>> Start RECORDED INFORMATION
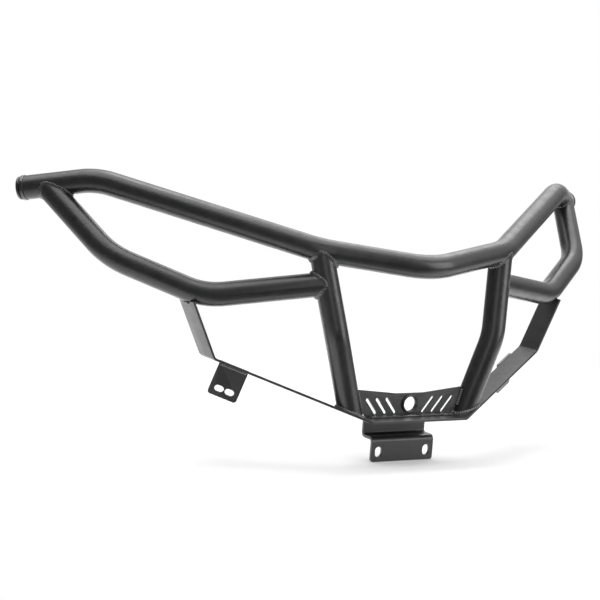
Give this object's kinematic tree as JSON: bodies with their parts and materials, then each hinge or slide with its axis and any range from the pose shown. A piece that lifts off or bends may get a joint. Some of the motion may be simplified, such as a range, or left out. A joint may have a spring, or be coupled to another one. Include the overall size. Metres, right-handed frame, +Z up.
{
  "type": "atv front bumper",
  "caption": "All-terrain vehicle front bumper of bent round tube and flat bar, with a vented face plate, a slotted centre bracket and slotted side tabs.",
  "frame": {"origin": "on the centre bracket's rear face, halfway between its two long holes", "axes": "+X to the viewer's right across the vehicle, -Y forwards, away from the vehicle and towards the viewer, +Z up"},
  "size_m": [0.927, 0.3274, 0.3596],
  "materials": {
    "tube_coat": "black satin powder coat",
    "plate_coat": "black satin powder coat",
    "weld_coat": "black powder coat over a weld bead",
    "plug_plastic": "glossy black"
  },
  "bodies": {
    "root": {"top_rail": "tube_coat", "left_upright": "tube_coat", "right_upright": "tube_coat", "left_side_tube": "tube_coat", "right_side_tube": "tube_coat", "lower_bar": "plate_coat", "face_plate": "plate_coat", "hole_ring": "plate_coat", "centre_bracket": "plate_coat", "left_tab": "plate_coat", "right_tab": "plate_coat", "left_plug": "plug_plastic", "right_plug": "plug_plastic", "left_upright_rail_weld": "weld_coat", "right_upright_rail_weld": "weld_coat", "left_side_rail_weld": "weld_coat", "right_side_rail_weld": "weld_coat", "left_side_upright_weld": "weld_coat", "right_side_upright_weld": "weld_coat", "left_foot_weld": "weld_coat", "right_foot_weld": "weld_coat", "left_face_weld": "weld_coat", "right_face_weld": "weld_coat", "face_foot_weld": "weld_coat", "left_bar_inner_weld": "weld_coat", "right_bar_inner_weld": "weld_coat", "left_bar_outer_weld": "weld_coat", "right_bar_outer_weld": "weld_coat", "left_tab_weld": "weld_coat", "right_tab_weld": "weld_coat", "bracket_front_weld": "weld_coat", "bracket_rear_weld": "weld_coat"}
  },
  "joints": []
}
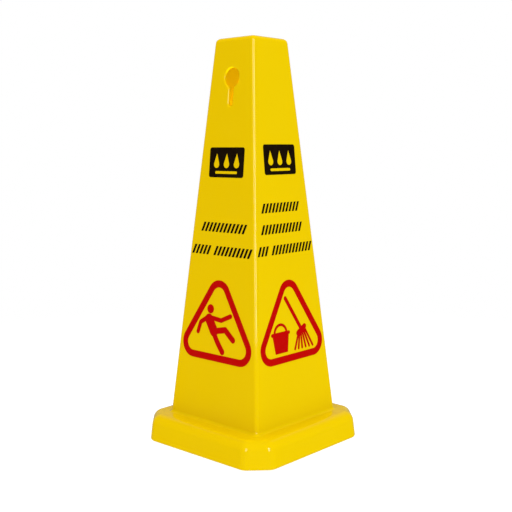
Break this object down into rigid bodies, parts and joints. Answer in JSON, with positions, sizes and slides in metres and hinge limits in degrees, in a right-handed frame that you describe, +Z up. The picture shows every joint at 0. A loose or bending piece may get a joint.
>> End RECORDED INFORMATION
GIVEN PROBLEM
Find the lines containing "hinge" and list every one of them.

SOLVED EXERCISE
Give this object's kinematic tree as JSON: bodies with their parts and materials, then each hinge or slide with its axis and any range from the pose shown. A piece that lifts off or bends may get a joint. Some of the motion may be simplified, such as a range, or left out. A joint may have a spring, or be coupled to another one. Include the overall size. Metres, right-handed frame, +Z up.
Break this object down into rigid bodies, parts and joints. Answer in JSON, with positions, sizes and slides in metres and hinge limits in degrees, in a right-handed frame that you describe, +Z up. The picture shows every joint at 0. A loose or bending piece may get a joint.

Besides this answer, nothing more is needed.